The hot topic in November was still the Swedish housing market. The extent to which the stricter amortisation requirement approved by the Government at the end of the month will further impact house prices remains to be seen.

The credit market has thus been closed as a source of financing for most housing developers, and we have also seen a moderate downwards correction of bond prices in the sector, as well as some spread to other property bonds.

On the global front, Trump’s tax reforms have been under discussion, as have the North Korean missile tests, which the country reckons can reach the mainland US, but the latest test had limited effect on the financial markets. We have seen large outflows from high yield funds in Europe and the US, which has affected sentiment for high-yield credits in particular. However, we in the Nordics have mainly been immune to this because Nordic credits in the high-yield segment generally still have higher credit premiums, lower interest rate risk and lower market risk in the form of shorter time to maturity.

Activity in the Nordic credit market was high in November, especially in the primary segment, where we have seen a high number of issues from new and existing issuers.  Risk appetite has generally been good for the issuers, something that many have taken advantage of, even though now at the end of the primary cycle we have seen both higher margins and better terms. The secondary market has continued in line with last month, and price sensitivity has increased slightly due to large volumes from the primary market.

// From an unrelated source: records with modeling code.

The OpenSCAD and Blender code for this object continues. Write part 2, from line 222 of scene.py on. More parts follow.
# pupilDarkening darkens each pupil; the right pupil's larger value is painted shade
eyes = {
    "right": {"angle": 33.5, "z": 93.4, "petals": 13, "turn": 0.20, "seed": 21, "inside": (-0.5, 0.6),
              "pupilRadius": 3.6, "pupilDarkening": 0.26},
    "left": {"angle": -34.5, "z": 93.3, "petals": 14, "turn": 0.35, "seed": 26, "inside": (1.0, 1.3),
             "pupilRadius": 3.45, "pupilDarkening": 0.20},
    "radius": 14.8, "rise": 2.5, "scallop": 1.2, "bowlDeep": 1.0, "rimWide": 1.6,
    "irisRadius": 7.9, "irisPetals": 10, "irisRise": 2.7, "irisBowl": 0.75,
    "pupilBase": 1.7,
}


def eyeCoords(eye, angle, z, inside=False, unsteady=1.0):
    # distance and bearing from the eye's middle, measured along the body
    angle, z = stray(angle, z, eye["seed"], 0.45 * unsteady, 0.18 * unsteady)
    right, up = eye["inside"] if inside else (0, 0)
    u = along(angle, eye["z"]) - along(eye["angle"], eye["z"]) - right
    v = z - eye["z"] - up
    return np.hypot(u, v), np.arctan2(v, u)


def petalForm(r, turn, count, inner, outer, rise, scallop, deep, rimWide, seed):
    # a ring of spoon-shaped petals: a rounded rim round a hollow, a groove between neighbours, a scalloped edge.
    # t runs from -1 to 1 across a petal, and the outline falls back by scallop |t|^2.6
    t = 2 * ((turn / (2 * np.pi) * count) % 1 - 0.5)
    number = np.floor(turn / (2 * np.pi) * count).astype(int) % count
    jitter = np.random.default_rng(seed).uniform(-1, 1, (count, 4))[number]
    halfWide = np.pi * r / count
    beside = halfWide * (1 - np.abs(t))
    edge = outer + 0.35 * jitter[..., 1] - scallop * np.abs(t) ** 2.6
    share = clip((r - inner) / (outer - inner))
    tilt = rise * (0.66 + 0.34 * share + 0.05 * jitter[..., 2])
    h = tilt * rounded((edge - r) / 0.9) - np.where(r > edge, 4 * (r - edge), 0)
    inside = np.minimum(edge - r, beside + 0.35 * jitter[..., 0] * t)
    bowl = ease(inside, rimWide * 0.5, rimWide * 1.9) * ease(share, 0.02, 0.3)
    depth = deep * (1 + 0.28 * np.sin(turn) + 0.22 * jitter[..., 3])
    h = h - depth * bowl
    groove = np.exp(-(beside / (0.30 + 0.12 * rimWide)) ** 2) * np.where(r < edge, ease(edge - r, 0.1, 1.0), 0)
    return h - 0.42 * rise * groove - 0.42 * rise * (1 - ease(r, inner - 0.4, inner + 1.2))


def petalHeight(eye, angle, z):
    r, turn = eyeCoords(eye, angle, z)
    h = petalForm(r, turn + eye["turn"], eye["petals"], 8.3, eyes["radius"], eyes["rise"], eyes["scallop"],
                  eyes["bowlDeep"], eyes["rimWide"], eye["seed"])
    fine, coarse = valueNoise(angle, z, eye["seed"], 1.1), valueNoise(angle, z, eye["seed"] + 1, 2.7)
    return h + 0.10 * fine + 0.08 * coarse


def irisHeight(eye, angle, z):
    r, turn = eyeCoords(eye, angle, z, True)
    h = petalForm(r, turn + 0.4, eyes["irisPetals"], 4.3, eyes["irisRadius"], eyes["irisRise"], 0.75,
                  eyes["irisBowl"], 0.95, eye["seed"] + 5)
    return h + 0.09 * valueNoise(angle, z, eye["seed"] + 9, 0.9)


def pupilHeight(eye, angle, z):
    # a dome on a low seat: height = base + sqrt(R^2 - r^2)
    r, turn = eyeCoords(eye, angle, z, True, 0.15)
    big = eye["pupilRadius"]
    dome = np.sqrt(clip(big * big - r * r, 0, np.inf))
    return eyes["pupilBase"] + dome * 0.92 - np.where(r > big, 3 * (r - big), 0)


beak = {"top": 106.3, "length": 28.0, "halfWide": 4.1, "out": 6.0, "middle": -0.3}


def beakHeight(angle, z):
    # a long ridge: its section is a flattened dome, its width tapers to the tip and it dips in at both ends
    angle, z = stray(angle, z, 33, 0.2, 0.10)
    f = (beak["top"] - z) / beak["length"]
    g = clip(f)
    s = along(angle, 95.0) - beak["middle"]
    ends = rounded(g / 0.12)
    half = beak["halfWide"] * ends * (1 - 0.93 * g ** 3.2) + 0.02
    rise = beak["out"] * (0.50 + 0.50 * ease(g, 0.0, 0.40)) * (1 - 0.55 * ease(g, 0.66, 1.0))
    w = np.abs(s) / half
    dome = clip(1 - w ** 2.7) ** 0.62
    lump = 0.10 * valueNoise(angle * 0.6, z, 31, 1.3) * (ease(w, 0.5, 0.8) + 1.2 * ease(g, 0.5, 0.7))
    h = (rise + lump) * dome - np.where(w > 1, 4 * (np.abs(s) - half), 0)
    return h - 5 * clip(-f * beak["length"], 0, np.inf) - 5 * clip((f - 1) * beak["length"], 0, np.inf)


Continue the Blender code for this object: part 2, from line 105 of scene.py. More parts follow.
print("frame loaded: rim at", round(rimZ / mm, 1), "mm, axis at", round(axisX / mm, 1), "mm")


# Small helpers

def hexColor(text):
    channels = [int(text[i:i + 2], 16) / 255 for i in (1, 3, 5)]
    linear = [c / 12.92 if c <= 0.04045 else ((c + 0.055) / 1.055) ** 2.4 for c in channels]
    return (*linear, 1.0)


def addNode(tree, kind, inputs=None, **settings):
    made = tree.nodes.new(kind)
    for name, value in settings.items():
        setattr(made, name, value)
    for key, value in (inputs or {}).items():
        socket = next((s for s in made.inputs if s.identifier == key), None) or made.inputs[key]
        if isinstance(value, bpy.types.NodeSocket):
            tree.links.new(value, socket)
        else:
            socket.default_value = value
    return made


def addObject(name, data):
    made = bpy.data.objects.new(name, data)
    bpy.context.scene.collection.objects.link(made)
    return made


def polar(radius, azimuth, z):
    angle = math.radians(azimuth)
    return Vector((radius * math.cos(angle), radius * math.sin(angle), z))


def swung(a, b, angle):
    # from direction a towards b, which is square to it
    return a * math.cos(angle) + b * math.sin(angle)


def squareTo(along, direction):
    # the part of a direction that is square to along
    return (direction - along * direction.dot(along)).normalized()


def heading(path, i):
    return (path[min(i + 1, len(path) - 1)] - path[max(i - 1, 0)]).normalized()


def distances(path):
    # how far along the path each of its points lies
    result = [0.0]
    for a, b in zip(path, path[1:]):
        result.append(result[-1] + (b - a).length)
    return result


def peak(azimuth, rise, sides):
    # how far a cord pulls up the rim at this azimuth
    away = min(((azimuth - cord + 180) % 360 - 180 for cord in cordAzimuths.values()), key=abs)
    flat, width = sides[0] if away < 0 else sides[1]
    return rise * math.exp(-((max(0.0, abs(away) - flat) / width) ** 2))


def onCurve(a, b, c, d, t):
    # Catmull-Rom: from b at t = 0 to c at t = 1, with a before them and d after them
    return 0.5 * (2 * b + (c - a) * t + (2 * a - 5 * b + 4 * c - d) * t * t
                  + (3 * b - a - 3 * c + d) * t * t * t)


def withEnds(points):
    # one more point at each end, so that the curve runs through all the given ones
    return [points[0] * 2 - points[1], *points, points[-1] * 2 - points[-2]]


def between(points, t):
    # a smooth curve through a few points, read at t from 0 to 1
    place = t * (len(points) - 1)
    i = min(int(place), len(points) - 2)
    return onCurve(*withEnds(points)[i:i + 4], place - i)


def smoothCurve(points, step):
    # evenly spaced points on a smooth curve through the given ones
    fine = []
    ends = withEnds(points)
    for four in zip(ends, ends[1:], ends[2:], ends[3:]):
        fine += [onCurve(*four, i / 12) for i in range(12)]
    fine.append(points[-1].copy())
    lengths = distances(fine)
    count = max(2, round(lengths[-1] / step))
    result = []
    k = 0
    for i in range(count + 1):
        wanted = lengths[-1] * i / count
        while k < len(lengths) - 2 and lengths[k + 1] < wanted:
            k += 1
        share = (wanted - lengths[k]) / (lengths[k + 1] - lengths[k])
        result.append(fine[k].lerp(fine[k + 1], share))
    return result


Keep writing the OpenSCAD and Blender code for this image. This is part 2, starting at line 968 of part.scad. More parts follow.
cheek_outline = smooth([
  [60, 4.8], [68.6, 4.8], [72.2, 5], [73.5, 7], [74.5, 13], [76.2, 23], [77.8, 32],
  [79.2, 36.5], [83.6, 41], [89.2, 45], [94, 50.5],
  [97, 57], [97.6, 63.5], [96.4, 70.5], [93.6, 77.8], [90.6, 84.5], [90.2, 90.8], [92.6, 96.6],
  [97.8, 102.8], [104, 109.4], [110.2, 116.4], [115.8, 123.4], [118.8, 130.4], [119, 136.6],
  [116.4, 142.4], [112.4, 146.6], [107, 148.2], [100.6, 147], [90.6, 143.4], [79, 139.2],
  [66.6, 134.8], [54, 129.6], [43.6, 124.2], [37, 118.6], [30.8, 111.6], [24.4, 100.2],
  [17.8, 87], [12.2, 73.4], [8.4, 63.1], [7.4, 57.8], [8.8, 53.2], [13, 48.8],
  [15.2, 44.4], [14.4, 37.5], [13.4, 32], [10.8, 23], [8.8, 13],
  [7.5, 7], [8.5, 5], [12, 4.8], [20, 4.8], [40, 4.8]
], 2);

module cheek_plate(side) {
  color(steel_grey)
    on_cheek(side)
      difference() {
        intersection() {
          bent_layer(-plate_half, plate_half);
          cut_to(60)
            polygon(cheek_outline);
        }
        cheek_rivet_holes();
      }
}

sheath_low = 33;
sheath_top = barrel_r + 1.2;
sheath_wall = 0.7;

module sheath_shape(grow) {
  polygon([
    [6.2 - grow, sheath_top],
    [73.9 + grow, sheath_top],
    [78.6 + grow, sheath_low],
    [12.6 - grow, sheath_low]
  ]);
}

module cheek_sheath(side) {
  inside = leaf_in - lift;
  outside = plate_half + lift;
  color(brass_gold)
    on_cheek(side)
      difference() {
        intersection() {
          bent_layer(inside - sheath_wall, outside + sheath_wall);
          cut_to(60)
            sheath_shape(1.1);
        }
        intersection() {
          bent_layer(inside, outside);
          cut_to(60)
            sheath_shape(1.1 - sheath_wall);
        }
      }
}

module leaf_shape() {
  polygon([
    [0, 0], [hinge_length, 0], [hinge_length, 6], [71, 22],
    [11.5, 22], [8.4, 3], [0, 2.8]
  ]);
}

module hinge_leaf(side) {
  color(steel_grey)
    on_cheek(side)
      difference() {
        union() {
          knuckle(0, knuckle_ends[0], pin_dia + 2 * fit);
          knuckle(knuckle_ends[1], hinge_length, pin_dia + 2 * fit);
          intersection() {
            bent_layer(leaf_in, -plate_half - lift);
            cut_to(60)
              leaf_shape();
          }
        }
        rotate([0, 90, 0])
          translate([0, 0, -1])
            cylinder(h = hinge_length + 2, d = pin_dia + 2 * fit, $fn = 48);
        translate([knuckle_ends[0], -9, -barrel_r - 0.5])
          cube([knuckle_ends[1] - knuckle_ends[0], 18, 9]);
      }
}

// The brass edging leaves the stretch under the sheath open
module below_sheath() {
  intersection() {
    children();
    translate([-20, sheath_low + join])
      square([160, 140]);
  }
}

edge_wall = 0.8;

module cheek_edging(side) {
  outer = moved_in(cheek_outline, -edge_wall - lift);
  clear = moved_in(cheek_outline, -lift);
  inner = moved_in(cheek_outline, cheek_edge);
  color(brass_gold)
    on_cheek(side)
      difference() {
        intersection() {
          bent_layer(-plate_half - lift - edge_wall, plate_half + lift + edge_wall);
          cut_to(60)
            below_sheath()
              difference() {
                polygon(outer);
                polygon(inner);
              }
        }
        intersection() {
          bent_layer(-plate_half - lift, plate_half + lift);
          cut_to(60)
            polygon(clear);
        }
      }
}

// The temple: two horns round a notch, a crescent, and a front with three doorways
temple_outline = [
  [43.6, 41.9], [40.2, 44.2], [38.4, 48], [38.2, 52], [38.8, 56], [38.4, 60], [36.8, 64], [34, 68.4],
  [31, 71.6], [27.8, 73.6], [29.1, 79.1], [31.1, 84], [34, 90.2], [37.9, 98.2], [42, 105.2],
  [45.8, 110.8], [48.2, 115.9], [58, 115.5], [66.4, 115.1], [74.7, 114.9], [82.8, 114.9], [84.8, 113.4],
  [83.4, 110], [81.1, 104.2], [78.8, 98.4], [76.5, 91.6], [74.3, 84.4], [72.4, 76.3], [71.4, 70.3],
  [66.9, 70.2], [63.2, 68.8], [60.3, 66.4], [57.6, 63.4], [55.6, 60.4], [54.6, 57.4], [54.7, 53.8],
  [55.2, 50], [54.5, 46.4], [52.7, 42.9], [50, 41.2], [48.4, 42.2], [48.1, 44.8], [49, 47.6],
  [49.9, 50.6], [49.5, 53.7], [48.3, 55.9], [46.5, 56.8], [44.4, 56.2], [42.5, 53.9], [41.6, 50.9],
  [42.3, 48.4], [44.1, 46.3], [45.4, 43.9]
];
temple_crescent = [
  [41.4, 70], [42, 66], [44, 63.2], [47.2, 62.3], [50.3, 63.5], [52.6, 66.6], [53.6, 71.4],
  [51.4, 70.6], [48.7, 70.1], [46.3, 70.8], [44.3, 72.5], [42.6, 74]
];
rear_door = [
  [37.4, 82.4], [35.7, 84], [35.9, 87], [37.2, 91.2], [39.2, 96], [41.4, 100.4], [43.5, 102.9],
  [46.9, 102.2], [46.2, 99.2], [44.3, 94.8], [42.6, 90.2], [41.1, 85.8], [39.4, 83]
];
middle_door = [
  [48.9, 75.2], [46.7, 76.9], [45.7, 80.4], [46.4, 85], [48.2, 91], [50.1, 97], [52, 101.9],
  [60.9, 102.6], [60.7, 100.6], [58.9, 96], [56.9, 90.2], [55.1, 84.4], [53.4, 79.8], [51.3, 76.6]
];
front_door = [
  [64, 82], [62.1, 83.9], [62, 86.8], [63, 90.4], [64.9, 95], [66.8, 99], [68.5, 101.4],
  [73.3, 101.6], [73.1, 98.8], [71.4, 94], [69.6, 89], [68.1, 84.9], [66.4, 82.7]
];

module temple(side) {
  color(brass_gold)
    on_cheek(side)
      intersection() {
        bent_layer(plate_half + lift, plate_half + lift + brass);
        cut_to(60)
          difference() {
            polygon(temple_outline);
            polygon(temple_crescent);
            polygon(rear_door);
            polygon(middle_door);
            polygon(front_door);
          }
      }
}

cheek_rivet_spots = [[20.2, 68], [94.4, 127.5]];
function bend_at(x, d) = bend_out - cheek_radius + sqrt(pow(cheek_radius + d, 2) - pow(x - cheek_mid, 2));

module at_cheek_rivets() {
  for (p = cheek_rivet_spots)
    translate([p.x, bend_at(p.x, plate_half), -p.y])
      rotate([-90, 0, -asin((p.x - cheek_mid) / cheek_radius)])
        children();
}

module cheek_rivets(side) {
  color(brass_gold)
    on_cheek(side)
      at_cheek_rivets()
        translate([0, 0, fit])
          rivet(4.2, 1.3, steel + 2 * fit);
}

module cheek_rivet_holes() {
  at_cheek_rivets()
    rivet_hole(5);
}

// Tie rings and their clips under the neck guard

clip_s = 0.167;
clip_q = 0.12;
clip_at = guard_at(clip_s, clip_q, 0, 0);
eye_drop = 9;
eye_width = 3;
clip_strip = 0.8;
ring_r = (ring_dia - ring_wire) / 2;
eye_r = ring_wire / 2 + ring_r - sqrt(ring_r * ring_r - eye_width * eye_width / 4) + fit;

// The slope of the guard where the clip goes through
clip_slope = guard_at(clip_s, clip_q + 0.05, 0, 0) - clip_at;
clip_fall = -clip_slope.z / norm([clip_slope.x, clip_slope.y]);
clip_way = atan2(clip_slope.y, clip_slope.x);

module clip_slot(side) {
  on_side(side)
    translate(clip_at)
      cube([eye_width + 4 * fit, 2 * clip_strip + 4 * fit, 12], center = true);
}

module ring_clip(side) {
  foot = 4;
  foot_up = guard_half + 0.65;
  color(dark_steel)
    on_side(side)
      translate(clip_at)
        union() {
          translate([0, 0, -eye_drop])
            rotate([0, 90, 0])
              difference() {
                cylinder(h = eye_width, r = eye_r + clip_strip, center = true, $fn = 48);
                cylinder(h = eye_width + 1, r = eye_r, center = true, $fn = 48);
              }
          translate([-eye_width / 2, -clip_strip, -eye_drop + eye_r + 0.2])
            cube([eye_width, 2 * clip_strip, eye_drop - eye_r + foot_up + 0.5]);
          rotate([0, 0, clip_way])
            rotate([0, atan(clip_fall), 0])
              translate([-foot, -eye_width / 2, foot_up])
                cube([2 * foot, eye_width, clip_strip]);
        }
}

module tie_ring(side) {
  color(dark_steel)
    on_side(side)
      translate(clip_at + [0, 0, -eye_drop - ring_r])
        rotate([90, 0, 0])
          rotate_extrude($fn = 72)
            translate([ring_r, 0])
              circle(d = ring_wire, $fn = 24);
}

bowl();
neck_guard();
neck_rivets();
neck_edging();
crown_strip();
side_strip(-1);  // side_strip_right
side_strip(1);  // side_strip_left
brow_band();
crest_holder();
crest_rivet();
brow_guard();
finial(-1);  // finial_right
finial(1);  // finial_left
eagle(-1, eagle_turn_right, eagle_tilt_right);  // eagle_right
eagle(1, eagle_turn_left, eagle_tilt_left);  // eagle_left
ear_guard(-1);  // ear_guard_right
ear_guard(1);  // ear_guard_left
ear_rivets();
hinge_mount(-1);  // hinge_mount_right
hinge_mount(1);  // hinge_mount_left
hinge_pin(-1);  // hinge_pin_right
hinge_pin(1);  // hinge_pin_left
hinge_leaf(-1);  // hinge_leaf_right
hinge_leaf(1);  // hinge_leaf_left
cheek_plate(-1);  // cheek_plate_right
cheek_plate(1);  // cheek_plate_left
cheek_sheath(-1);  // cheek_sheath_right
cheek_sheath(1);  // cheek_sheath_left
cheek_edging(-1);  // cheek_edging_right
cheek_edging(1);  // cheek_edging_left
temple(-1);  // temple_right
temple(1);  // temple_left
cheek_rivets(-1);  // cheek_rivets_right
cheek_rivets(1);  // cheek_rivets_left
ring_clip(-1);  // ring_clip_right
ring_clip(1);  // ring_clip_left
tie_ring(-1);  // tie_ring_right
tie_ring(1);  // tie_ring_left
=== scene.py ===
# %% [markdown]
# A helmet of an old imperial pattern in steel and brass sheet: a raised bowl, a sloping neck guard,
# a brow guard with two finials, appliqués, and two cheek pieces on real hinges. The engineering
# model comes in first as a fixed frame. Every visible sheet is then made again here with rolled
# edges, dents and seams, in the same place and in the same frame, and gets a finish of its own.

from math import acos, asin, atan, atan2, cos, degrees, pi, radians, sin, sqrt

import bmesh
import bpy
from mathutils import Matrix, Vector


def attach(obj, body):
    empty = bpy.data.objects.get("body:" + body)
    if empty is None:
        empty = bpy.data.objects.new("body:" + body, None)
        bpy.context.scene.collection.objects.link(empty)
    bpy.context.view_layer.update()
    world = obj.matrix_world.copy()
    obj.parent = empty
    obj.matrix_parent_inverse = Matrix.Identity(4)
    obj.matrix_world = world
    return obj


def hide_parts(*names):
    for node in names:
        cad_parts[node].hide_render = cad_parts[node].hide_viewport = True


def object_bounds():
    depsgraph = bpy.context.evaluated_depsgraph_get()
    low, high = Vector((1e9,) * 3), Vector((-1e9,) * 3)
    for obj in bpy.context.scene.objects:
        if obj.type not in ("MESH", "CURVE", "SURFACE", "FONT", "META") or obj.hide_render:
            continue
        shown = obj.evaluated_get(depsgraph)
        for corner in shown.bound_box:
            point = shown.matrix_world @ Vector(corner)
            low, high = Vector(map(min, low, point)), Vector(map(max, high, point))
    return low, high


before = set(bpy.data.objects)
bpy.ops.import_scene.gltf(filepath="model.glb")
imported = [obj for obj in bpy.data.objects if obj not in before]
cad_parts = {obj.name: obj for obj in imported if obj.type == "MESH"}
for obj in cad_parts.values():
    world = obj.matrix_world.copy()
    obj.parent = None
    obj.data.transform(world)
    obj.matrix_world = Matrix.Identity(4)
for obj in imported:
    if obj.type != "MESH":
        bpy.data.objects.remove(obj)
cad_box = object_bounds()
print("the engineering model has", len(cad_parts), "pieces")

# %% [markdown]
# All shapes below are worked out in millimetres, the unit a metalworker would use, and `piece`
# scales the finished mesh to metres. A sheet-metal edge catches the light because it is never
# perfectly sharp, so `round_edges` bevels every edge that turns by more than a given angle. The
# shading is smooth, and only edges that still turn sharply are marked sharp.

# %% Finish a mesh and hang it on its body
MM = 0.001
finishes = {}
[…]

We were active in primary transactions in November with names including the Danish and Norwegian IT companies EG and Link Mobility. Carnegie Corporate Bond C fell back in November by 0.21 percent, bringing total fund return since the beginning of the year to 3.84 percent. We are maintaining the short duration to minimise the interest rate risk in the portfolio and are conservative in our view on credit duration, where we prefer shorter maturities but favour bonds we assess as having attractive margins.